[Object data in JSON]

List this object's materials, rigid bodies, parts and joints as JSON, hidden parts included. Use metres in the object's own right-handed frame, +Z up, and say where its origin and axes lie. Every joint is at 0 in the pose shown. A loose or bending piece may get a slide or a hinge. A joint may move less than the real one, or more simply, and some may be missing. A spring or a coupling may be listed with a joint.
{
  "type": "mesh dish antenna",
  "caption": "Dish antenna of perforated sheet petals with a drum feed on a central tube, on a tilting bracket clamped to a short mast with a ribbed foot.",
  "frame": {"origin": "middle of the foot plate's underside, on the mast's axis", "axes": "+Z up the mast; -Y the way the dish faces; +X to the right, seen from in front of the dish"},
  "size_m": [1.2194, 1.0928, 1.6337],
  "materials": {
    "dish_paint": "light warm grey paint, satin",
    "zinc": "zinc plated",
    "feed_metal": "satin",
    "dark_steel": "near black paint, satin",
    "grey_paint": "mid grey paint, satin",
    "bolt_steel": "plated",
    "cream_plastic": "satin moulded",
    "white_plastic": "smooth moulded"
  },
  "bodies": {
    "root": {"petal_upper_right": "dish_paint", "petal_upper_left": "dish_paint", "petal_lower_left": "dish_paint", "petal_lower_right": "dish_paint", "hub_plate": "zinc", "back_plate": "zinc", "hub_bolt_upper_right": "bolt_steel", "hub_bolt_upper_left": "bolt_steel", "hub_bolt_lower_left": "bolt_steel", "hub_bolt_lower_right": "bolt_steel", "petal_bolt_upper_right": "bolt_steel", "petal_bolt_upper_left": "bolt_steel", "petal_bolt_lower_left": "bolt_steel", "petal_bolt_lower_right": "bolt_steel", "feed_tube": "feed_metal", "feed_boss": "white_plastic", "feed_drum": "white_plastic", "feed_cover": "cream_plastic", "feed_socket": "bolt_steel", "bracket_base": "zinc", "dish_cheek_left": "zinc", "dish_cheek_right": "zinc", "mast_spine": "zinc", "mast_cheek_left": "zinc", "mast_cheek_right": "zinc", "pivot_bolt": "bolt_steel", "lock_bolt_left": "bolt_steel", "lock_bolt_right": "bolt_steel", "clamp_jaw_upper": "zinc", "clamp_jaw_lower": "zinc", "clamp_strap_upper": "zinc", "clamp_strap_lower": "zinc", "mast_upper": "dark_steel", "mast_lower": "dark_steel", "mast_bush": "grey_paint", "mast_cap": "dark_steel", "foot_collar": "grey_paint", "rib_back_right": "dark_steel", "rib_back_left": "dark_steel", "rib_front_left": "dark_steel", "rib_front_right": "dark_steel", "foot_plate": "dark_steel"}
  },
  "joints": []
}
--
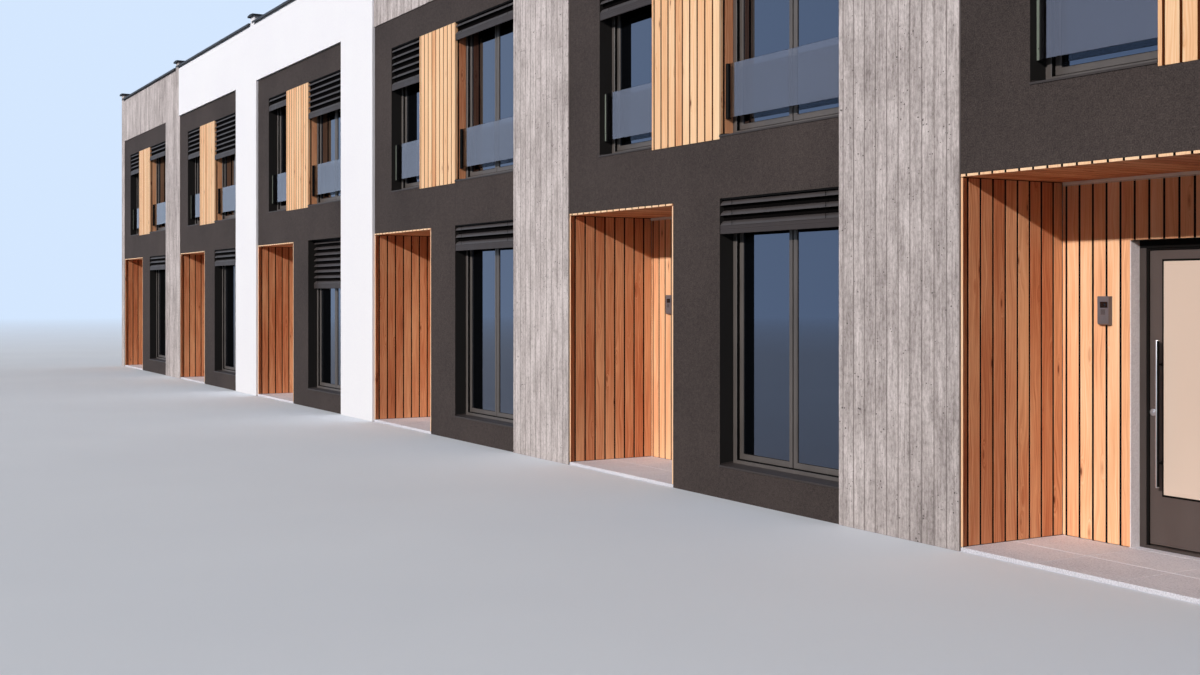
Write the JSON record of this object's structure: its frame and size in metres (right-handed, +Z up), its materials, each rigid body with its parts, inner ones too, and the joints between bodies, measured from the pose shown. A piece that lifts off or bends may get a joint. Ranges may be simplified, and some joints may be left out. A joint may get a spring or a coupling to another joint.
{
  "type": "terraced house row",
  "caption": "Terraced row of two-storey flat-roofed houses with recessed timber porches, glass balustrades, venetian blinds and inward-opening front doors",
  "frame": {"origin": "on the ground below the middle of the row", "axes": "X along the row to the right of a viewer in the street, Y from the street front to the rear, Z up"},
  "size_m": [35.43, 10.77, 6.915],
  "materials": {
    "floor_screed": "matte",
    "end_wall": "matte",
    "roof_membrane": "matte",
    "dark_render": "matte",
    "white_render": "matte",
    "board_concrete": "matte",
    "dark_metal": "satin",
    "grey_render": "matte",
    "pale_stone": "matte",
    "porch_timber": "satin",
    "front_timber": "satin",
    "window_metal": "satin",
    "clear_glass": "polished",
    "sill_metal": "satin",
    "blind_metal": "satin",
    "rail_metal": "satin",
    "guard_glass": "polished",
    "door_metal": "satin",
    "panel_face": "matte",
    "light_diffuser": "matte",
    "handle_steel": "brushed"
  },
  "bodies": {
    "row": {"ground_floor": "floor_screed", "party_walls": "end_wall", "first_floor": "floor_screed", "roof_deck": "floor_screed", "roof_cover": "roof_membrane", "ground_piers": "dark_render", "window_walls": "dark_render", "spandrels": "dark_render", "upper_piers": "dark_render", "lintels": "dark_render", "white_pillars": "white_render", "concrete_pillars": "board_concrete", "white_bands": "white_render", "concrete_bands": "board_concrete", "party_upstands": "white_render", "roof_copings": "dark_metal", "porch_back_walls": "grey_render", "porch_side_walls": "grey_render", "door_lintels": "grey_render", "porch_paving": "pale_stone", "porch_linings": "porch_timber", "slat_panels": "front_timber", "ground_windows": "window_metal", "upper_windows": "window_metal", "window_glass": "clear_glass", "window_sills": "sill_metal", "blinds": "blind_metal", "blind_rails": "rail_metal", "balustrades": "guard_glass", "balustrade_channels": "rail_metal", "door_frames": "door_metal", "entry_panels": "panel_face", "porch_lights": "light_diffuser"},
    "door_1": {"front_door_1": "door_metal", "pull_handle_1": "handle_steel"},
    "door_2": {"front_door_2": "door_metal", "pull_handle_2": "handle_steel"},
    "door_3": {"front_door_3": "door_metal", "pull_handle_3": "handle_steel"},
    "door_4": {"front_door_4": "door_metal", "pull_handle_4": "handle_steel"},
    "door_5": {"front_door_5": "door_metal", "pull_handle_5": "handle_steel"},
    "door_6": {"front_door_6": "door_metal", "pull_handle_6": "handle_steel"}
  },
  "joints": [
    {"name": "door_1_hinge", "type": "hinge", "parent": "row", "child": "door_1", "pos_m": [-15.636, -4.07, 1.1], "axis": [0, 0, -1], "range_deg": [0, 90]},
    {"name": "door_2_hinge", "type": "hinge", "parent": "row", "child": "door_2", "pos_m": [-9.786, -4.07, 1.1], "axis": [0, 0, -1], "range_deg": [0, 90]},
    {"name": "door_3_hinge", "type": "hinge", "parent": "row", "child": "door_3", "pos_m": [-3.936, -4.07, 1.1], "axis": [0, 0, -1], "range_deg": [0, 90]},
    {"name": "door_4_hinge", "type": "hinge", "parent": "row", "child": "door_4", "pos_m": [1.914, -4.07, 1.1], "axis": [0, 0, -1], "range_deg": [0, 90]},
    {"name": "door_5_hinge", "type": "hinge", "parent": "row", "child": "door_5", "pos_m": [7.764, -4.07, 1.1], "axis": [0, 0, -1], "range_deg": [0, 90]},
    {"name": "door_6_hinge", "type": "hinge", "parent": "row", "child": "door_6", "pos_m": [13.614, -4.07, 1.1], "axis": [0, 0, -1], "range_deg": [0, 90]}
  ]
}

▸ **Stated task**
Copy each line of the listing in which the word "metres" can be found.

▸ **The output**
List this object's materials, rigid bodies, parts and joints as JSON, hidden parts included. Use metres in the object's own right-handed frame, +Z up, and say where its origin and axes lie. Every joint is at 0 in the pose shown. A loose or bending piece may get a slide or a hinge. A joint may move less than the real one, or more simply, and some may be missing. A spring or a coupling may be listed with a joint.
Write the JSON record of this object's structure: its frame and size in metres (right-handed, +Z up), its materials, each rigid body with its parts, inner ones too, and the joints between bodies, measured from the pose shown. A piece that lifts off or bends may get a joint. Ranges may be simplified, and some joints may be left out. A joint may get a spring or a coupling to another joint.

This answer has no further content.